## WORK REQUIRED
Extract, unchanged, each line of the listing below from its first line through the line that contains "return centre - towards", inclusive, and nothing else.

## GIVEN INFORMATION

★ ★ ★ ★ ★ ★ ★

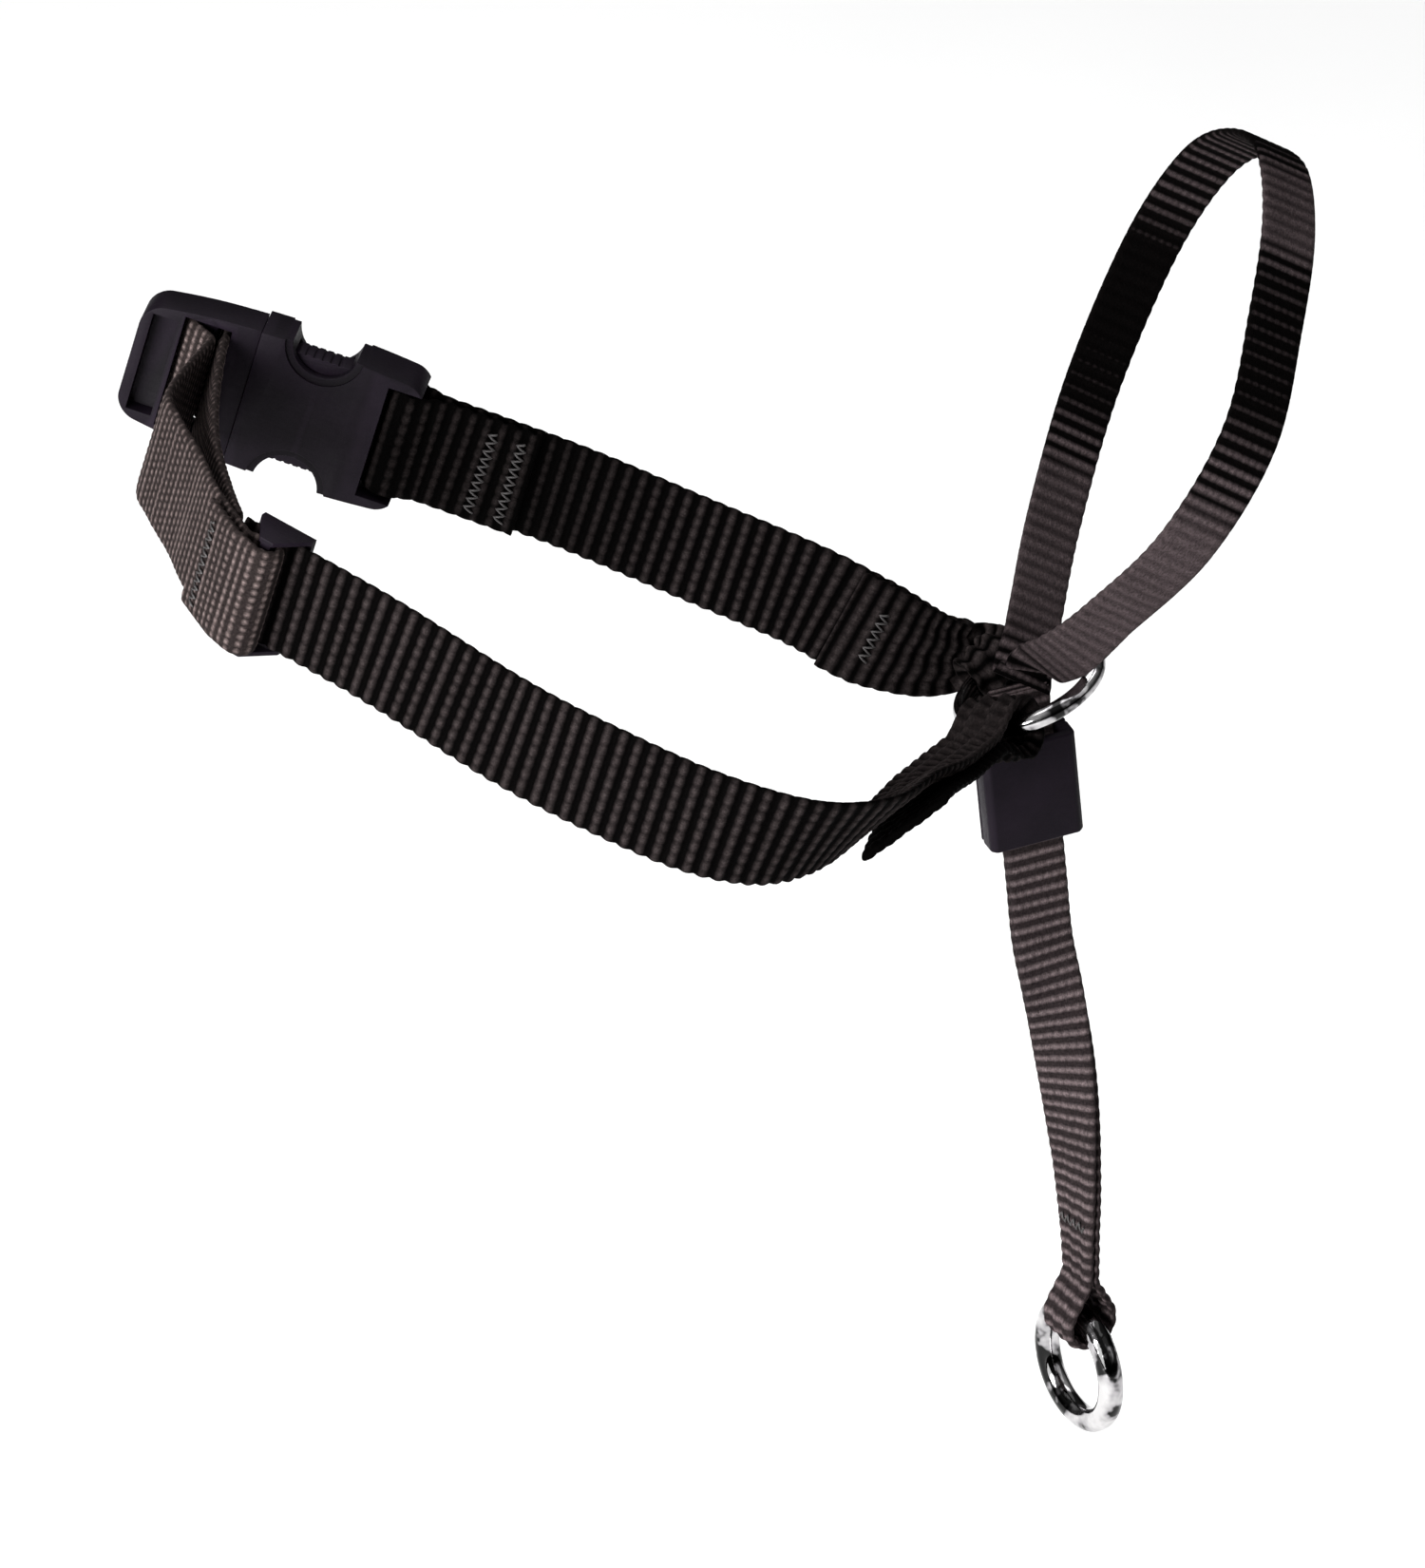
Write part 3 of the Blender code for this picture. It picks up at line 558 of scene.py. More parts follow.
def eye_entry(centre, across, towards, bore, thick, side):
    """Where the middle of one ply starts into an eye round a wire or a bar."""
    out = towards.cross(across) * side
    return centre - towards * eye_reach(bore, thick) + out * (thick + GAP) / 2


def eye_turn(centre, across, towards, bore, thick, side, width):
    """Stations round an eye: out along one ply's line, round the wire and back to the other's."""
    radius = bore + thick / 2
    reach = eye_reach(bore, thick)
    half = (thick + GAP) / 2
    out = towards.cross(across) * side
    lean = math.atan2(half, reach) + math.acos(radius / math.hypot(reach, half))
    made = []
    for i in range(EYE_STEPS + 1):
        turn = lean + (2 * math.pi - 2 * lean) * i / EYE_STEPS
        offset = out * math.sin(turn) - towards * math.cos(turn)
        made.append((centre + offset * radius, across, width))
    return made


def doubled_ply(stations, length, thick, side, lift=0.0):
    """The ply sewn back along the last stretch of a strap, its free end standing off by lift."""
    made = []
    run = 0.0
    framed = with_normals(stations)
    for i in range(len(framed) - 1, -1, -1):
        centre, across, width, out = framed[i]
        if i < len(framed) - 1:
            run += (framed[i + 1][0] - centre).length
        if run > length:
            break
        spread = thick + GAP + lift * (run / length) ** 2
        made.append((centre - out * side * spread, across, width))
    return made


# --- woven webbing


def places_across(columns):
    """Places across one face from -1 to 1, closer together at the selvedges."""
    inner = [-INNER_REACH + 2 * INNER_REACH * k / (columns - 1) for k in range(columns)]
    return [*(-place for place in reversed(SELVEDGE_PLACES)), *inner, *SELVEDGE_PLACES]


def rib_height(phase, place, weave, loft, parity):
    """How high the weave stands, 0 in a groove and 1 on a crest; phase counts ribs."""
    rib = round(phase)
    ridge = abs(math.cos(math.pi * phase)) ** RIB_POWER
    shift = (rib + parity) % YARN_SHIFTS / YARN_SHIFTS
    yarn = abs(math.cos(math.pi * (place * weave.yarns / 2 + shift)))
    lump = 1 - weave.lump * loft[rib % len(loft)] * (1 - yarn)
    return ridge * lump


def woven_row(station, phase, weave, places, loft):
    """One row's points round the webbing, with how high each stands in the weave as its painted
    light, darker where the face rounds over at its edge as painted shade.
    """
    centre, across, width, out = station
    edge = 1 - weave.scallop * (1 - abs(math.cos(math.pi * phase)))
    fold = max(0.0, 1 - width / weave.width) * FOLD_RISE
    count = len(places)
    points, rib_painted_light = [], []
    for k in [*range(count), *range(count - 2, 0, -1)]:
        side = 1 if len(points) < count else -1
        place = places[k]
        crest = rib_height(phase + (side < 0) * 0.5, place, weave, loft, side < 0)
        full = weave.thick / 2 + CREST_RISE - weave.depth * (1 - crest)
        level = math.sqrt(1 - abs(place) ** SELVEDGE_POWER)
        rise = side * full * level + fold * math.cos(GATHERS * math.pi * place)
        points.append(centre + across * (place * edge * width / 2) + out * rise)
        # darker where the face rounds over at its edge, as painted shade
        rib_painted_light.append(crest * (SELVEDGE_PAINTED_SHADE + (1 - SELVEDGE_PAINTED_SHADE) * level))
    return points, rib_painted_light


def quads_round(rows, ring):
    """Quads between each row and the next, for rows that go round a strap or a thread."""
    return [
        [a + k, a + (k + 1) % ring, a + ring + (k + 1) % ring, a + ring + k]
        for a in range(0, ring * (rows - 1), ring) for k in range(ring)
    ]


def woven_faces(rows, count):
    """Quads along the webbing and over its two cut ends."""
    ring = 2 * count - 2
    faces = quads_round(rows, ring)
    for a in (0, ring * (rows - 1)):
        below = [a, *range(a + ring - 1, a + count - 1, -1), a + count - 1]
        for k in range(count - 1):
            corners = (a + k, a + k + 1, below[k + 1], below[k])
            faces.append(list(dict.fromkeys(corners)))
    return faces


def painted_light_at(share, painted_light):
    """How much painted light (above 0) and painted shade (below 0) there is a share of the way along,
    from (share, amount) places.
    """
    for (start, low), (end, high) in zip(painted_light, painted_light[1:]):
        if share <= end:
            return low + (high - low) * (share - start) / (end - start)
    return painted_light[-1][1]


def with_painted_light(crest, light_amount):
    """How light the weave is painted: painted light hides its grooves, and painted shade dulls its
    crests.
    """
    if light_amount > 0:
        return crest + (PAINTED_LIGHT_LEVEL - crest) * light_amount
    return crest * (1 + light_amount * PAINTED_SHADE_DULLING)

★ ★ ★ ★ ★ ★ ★

## THE RESULT
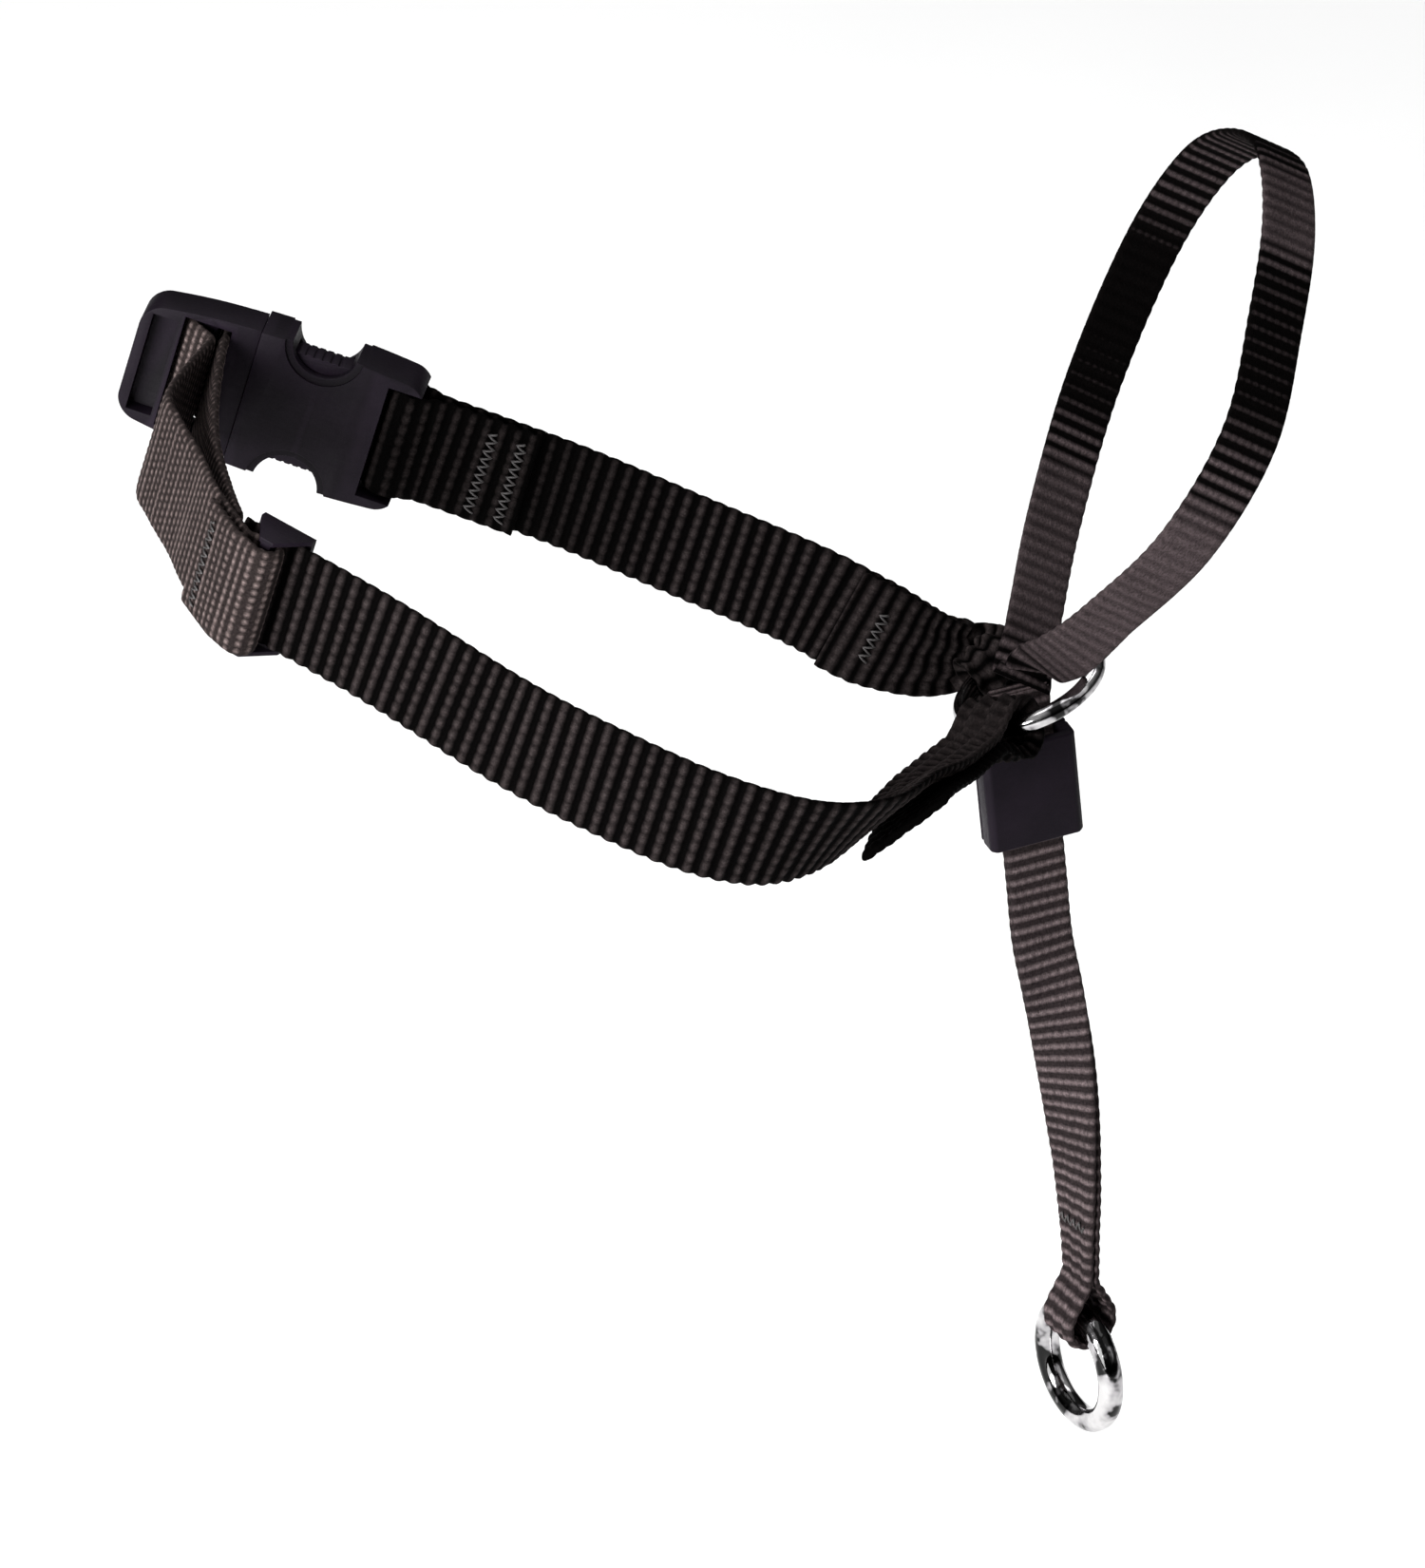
Write part 3 of the Blender code for this picture. It picks up at line 558 of scene.py. More parts follow.
def eye_entry(centre, across, towards, bore, thick, side):
    """Where the middle of one ply starts into an eye round a wire or a bar."""
    out = towards.cross(across) * side
    return centre - towards * eye_reach(bore, thick) + out * (thick + GAP) / 2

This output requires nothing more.